The RAD approach is from the perspective of the cloud-native workload out to the cloud - versus cloud into the workload; everything is real-time. For detection and response, when the environment is changing so fast, you really need to baseline behavior at the right level. . . which is at the container workload; e.g. processes, programs, files.

RAD is also the only solution with portable, transparent, behavioral fingerprints that are useful across the entire SDLC, as well as the only solution to go deep with a combined, 3 in 1 view of the areas attackers are targeting in cloud-native environments: behavioral runtime detection, identity and real-time posture.

The RAD approach means:

  • Behavioral Fingerprinting: RAD Security profiles cloud-native workloads with unique behavioral fingerprints, enabling the automatic recognition of active attacks and providing stateful defense.
  • Posture and Identity Context: RAD uses identity and infrastructure context to better understand the meaning of drift events, and to check whether the intended posture is the actual, real-time posture in an environment.
  • Proactive Detection and Response: RAD’s solutions are purpose-designed to detect and respond to threats emanating from within the cloud-native architecture—from the workload and Kubernetes levels outward.

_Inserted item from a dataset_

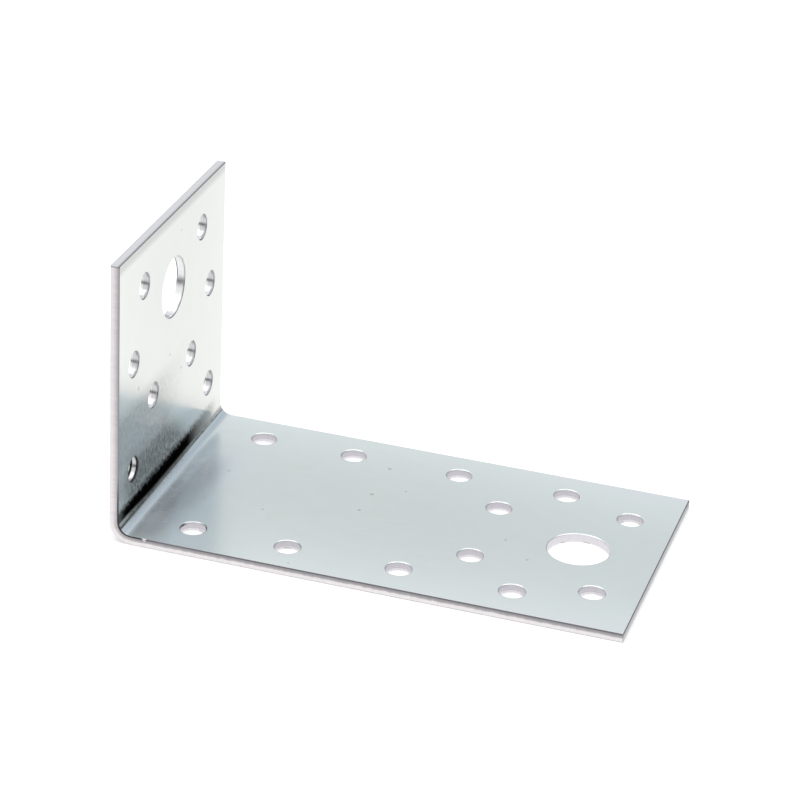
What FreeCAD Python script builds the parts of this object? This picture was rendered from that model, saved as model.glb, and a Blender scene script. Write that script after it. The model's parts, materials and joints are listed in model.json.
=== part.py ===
import FreeCAD, Part
import math
import os
import Sketcher

# Asymmetric angle bracket: one strip of steel sheet, bent once to a right angle and punched flat.
# The long leg lies along +X on z = 0 and the short leg stands up +Z at the heel.
# The origin is at the bottom centre of the bounding box, so the heel is at x = -long_leg / 2.
# Both legs carry one hole pattern, measured from their own tips; the long leg repeats its edge pair twice more.

os.makedirs("parts", exist_ok=True)
doc = FreeCAD.newDocument("AngleBracket")

# Driving sizes, in millimetres
sizes = {
    "long_leg": 100.0,
    "short_leg": 57.0,
    "strip_width": 55.0,
    "sheet_thickness": 1.75,
    "inner_bend_radius": 2.5,
    "nail_hole_diameter": 5.0,
    "bolt_hole_diameter": 12.0,
    "edge_pair_spacing": 40.0,
    "inner_pair_spacing": 20.0,
    "end_pair_spacing": 30.0,
    "end_pair_from_tip": 9.0,
    "bolt_hole_from_tip": 15.5,
    "front_pair_from_tip": 23.0,
    "inner_pair_from_tip": 34.0,
    "middle_pair_from_tip": 45.0,
    "rear_pair_from_tip": 67.0,
    "heel_pair_from_tip": 86.0,
    "punch_roll": 0.25,
    "edge_roll": 0.18,
}

sheet = doc.addObject("Spreadsheet::Sheet", "Sizes")
for row, (alias, value) in enumerate(sizes.items(), start=1):
    sheet.set(f"A{row}", alias)
    sheet.set(f"B{row}", str(value))
    sheet.setAlias(f"B{row}", alias)
doc.recompute()

# Pairs of nail holes: distance from the leg's tip and spacing across the strip
tip_pairs = {
    "EndPair": ("end_pair_from_tip", "end_pair_spacing"),
    "FrontPair": ("front_pair_from_tip", "edge_pair_spacing"),
    "InnerPair": ("inner_pair_from_tip", "inner_pair_spacing"),
    "MiddlePair": ("middle_pair_from_tip", "edge_pair_spacing"),
}
long_leg_pairs = {
    **tip_pairs,
    "RearPair": ("rear_pair_from_tip", "edge_pair_spacing"),
    "HeelPair": ("heel_pair_from_tip", "edge_pair_spacing"),
}


def origin_plane(body, role):
    """One of the body's own origin planes."""
    return next(feature for feature in body.Origin.OriginFeatures if feature.Role == role)


def new_sketch(body, name, role):
    """An empty sketch lying on one of the body's origin planes."""
    sketch = body.newObject("Sketcher::SketchObject", name)
    sketch.AttachmentSupport = [(origin_plane(body, role), "")]
    sketch.MapMode = "FlatFace"
    return sketch


def size_constraint(sketch, name, size, kind, *where, share=1.0):
    """A dimension of the sketch that follows one size of the sheet, or a share of it."""
    index = sketch.addConstraint(Sketcher.Constraint(kind, *where, share * sizes[size]))
    sketch.renameConstraint(index, name)
    sketch.setExpression(f"Constraints.{name}", f"{share} * Sizes.{size}")


# Side profile of the bent strip

def strip_profile(body):
    """The two legs and the bend between them, as one closed outline in the XZ plane."""
    sketch = new_sketch(body, "StripProfile", "XZ_Plane")
    heel = -sizes["long_leg"] / 2
    tip = sizes["long_leg"] / 2
    top = sizes["short_leg"]
    thick = sizes["sheet_thickness"]
    inner = sizes["inner_bend_radius"]
    outer = inner + thick

    corners = [(tip, 0), (heel + outer, 0), (heel, outer), (heel, top),
               (heel + thick, top), (heel + thick, outer), (heel + outer, thick), (tip, thick)]
    points = [FreeCAD.Vector(x, z, 0) for x, z in corners]
    centre = FreeCAD.Vector(heel + outer, outer, 0)
    upright = FreeCAD.Vector(0, 0, 1)
    quarter_turn = (math.pi, 1.5 * math.pi)

    seat = sketch.addGeometry(Part.LineSegment(points[0], points[1]))
    outer_bend = sketch.addGeometry(Part.ArcOfCircle(Part.Circle(centre, upright, outer), *quarter_turn))
    back = sketch.addGeometry(Part.LineSegment(points[2], points[3]))
    short_tip = sketch.addGeometry(Part.LineSegment(points[3], points[4]))
    front = sketch.addGeometry(Part.LineSegment(points[4], points[5]))
    inner_bend = sketch.addGeometry(Part.ArcOfCircle(Part.Circle(centre, upright, inner), *quarter_turn))
    floor = sketch.addGeometry(Part.LineSegment(points[6], points[7]))
    long_tip = sketch.addGeometry(Part.LineSegment(points[7], points[0]))

    start, end, middle = 1, 2, 3
    for first, first_end, second, second_end in (
            (seat, end, outer_bend, end), (outer_bend, start, back, start),
            (front, end, inner_bend, start), (inner_bend, end, floor, start)):
        sketch.addConstraint(Sketcher.Constraint("Tangent", first, first_end, second, second_end))
    for first, second in ((back, short_tip), (short_tip, front), (floor, long_tip), (long_tip, seat)):
        sketch.addConstraint(Sketcher.Constraint("Coincident", first, end, second, start))
    for line in (seat, short_tip, floor):
        sketch.addConstraint(Sketcher.Constraint("Horizontal", line))
    for line in (back, front, long_tip):
        sketch.addConstraint(Sketcher.Constraint("Vertical", line))
    sketch.addConstraint(Sketcher.Constraint("Coincident", outer_bend, middle, inner_bend, middle))
    sketch.addConstraint(Sketcher.Constraint("PointOnObject", seat, start, -1))

    size_constraint(sketch, "LongLeg", "long_leg", "DistanceX", back, end, seat, start)
    size_constraint(sketch, "HalfLength", "long_leg", "DistanceX", -1, start, seat, start, share=0.5)
    size_constraint(sketch, "ShortLeg", "short_leg", "DistanceY", seat, start, back, end)
    size_constraint(sketch, "Thickness", "sheet_thickness", "DistanceX", short_tip, start, short_tip, end)
    size_constraint(sketch, "InnerBend", "inner_bend_radius", "Radius", inner_bend)
    return sketch


# Holes of one leg, seen on its outer face with the sketch's X running from the tip to the heel

def punch_sketch(body, name, role, pairs):
    """Nail holes in mirrored pairs and one bolt hole on the centreline, all measured from the tip."""
    sketch = new_sketch(body, name, role)
    x_axis, centre, root = -1, 3, (-1, 1)
    nail_radius = sizes["nail_hole_diameter"] / 2
    upright = FreeCAD.Vector(0, 0, 1)
    first_nail = None
    for label, (from_tip, spacing) in pairs.items():
        left, right = [
            sketch.addGeometry(Part.Circle(FreeCAD.Vector(sizes[from_tip], side * sizes[spacing] / 2, 0),
                                           upright, nail_radius))
            for side in (1, -1)]
        sketch.addConstraint(Sketcher.Constraint("Symmetric", left, centre, right, centre, x_axis))
        sketch.addConstraint(Sketcher.Constraint("Equal", left, right))
        size_constraint(sketch, f"{label}FromTip", from_tip, "DistanceX", *root, left, centre)
        size_constraint(sketch, f"{label}Spacing", spacing, "DistanceY", right, centre, left, centre)
        if first_nail is None:
            first_nail = left
            size_constraint(sketch, "NailHole", "nail_hole_diameter", "Diameter", left)
        else:
            sketch.addConstraint(Sketcher.Constraint("Equal", first_nail, left))
    bolt = sketch.addGeometry(Part.Circle(FreeCAD.Vector(sizes["bolt_hole_from_tip"], 0, 0), upright,
                                          sizes["bolt_hole_diameter"] / 2))
    sketch.addConstraint(Sketcher.Constraint("PointOnObject", bolt, centre, x_axis))
    size_constraint(sketch, "BoltHoleFromTip", "bolt_hole_from_tip", "DistanceX", *root, bolt, centre)
    size_constraint(sketch, "BoltHole", "bolt_hole_diameter", "Diameter", bolt)
    return sketch


def punch(body, name, sketch):
    """Cut the sketched holes from the outer face through the leg to the inside of the angle."""
    pocket = body.newObject("PartDesign::Pocket", name)
    pocket.Profile = sketch
    pocket.Type = "Length"
    pocket.setExpression("Length", "Sizes.sheet_thickness")
    pocket.Reversed = True
    return pocket


def dress_edges(body, kind, name, base, edges, dimension, size):
    """Fillet or chamfer the chosen edges of the base feature by one size of the sheet."""
    dressed = body.newObject(kind, name)
    dressed.Base = (base, edges)
    dressed.setExpression(dimension, f"Sizes.{size}")
    doc.recompute()
    return dressed


# The bent strip
body = doc.addObject("PartDesign::Body", "Bracket")
body.Label = "angle_bracket"
profile = strip_profile(body)
doc.recompute()

strip = body.newObject("PartDesign::Pad", "BentStrip")
strip.Profile = profile
strip.SideType = "Symmetric"
strip.setExpression("Length", "Sizes.strip_width")
doc.recompute()

# Punched holes of the long leg: the sketch lies on z = 0 with its origin at the tip
long_holes = punch_sketch(body, "LongLegHoles", "XY_Plane", long_leg_pairs)
long_holes.AttachmentOffset = FreeCAD.Placement(FreeCAD.Vector(sizes["long_leg"] / 2, 0, 0),
                                                FreeCAD.Rotation(FreeCAD.Vector(0, 0, 1), 180))
long_holes.setExpression("AttachmentOffset.Base.x", "Sizes.long_leg / 2")
doc.recompute()
long_punch = punch(body, "LongLegPunch", long_holes)
doc.recompute()

# Punched holes of the short leg: the sketch lies on the outer face with its origin at the upper tip
short_holes = punch_sketch(body, "ShortLegHoles", "YZ_Plane", tip_pairs)
short_holes.AttachmentOffset = FreeCAD.Placement(
    FreeCAD.Vector(0, sizes["short_leg"], -sizes["long_leg"] / 2),
    FreeCAD.Rotation(FreeCAD.Vector(0, 0, 1), -90))
short_holes.setExpression("AttachmentOffset.Base.y", "Sizes.short_leg")
short_holes.setExpression("AttachmentOffset.Base.z", "-Sizes.long_leg / 2")
doc.recompute()
short_punch = punch(body, "ShortLegPunch", short_holes)
doc.recompute()

# Rolled rims, where the punches entered the sheet: the circles on the two inner faces
near = 1e-4
heel_x = -sheet.long_leg / 2
inner_x = heel_x + sheet.sheet_thickness
inner_z = sheet.sheet_thickness


def on_inner_faces(point):
    """Whether a point lies on the inner face of either leg."""
    return abs(point.x - inner_x) < near or abs(point.z - inner_z) < near


rims = [f"Edge{number}" for number, edge in enumerate(short_punch.Shape.Edges, start=1)
        if isinstance(edge.Curve, Part.Circle) and edge.Closed and on_inner_faces(edge.Curve.Center)]
rim_roll = dress_edges(body, "PartDesign::Chamfer", "PunchRoll", short_punch, rims, "Size", "punch_roll")

# Rolled outline of the same inner faces, along both sides, round the bend and across the tips
side_y = sheet.strip_width / 2
bend_z = sheet.sheet_thickness + sheet.inner_bend_radius


def on_outline(edge):
    """Whether an edge is part of the inner faces' sheared outline."""
    ends = [vertex.Point for vertex in edge.Vertexes]
    if len(ends) != 2 or not all(on_inner_faces(point) for point in ends):
        return False
    along_side = all(abs(abs(point.y) - side_y) < near for point in ends) and ends[0].y * ends[1].y > 0
    across_tip = all(abs(point.z - sheet.short_leg) < near for point in ends)
    across_tip = across_tip or all(abs(point.x - sheet.long_leg / 2) < near for point in ends)
    return along_side or across_tip


outline = [f"Edge{number}" for number, edge in enumerate(rim_roll.Shape.Edges, start=1) if on_outline(edge)]
edge_roll = dress_edges(body, "PartDesign::Fillet", "EdgeRoll", rim_roll, outline, "Radius", "edge_roll")
body.Tip = edge_roll
doc.recompute()

print("rims rolled", len(rims), "outline edges rolled", len(outline))
for step in (strip, long_punch, short_punch, rim_roll, edge_roll):
    print(step.Name, "volume", round(step.Shape.Volume, 3))
for sketch in (profile, long_holes, short_holes):
    print(sketch.Name, "fully constrained", sketch.FullyConstrained)

# Nothing is written unless every feature came out sound
for item in doc.Objects:
    if "Invalid" in item.State or "Error" in item.State:
        raise RuntimeError(f"{item.Name} failed: {item.State}")
shape = body.Shape
if shape.isNull() or not shape.isValid() or len(shape.Solids) != 1:
    raise RuntimeError("the bracket is not one valid solid")
shape.exportStep(os.path.join("parts", body.Label + ".step"))
box = shape.BoundBox
print("box", [round(v, 3) for v in (box.XMin, box.XMax, box.YMin, box.YMax, box.ZMin, box.ZMax)])
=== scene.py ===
import json
import math

import bpy
import numpy as np
from mathutils import Matrix, Vector


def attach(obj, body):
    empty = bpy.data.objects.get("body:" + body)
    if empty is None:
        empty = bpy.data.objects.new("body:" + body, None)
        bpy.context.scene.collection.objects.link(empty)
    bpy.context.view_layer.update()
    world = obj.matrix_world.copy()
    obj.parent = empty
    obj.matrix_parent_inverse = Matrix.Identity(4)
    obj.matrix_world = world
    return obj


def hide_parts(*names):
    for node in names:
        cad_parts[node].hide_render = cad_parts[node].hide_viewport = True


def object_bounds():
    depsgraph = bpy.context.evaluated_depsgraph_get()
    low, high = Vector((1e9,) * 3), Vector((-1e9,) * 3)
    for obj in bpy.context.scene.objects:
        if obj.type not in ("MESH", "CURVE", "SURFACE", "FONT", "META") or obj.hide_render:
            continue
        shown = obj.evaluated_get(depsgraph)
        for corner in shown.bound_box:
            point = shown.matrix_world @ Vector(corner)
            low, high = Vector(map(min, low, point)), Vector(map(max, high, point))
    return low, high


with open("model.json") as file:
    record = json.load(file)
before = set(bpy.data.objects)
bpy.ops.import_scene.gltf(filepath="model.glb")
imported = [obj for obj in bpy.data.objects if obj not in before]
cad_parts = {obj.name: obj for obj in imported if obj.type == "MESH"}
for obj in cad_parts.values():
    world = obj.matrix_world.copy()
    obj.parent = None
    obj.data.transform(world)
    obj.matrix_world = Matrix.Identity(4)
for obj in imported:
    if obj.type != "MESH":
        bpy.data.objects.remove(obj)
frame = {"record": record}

cadBox = [list(corner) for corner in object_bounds()]
low, high = cadBox
print("frame loaded, box", [[round(v * 1000, 2) for v in corner] for corner in cadBox], "mm")

# Punched holes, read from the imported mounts.
# A hole is (x or z along its leg, y across the strip, radius), in metres.

def readHoles(legAxis):
    # A pattern's holes stand at centre plus or minus half of each spacing, a bore is a single hole.
    holes = []
    for mount in frame["record"]["mounts"]:
        if mount["kind"] == "flat_face" or [abs(round(v)) for v in mount["axis"]] != legAxis:
            continue
        dims = mount["dims"]
        along = 2 if legAxis[0] else 0
        centre = (mount["pos_m"][along], mount["pos_m"][1])
        if mount["kind"] == "bore":
            holes.append((*centre, dims["r_mm"] / 1000))
            continue
        spacing = (dims.get("spacing_x_mm", 0) / 2000, dims.get("spacing_y_mm", 0) / 2000)
        stepAlong, stepAcross = (spacing[1], spacing[0]) if along == 2 else spacing
        for a in sorted({-stepAlong, stepAlong}):
            for b in (-stepAcross, stepAcross):
                holes.append((centre[0] + a, centre[1] + b, dims["hole_r_mm"] / 1000))
    return holes


# Bent and punched sheet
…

This inside-out approach is more aligned with the operational realities of cloud-native environments and offers more direct and effective security measures.
  • Complementary to CSPM: While CSPM is excellent for cloud infrastructure hardening, it is insufficient for comprehensive cloud-native detection and response. RAD’s solutions complement CSPM by filling in the gaps necessary for robust defense in cloud-native settings.

Ultimately, while traditional security tools remain a critical part of every cloud security strategy, RAD Security's detection and response capabilities create an ultimate source of truth for cloud breaches.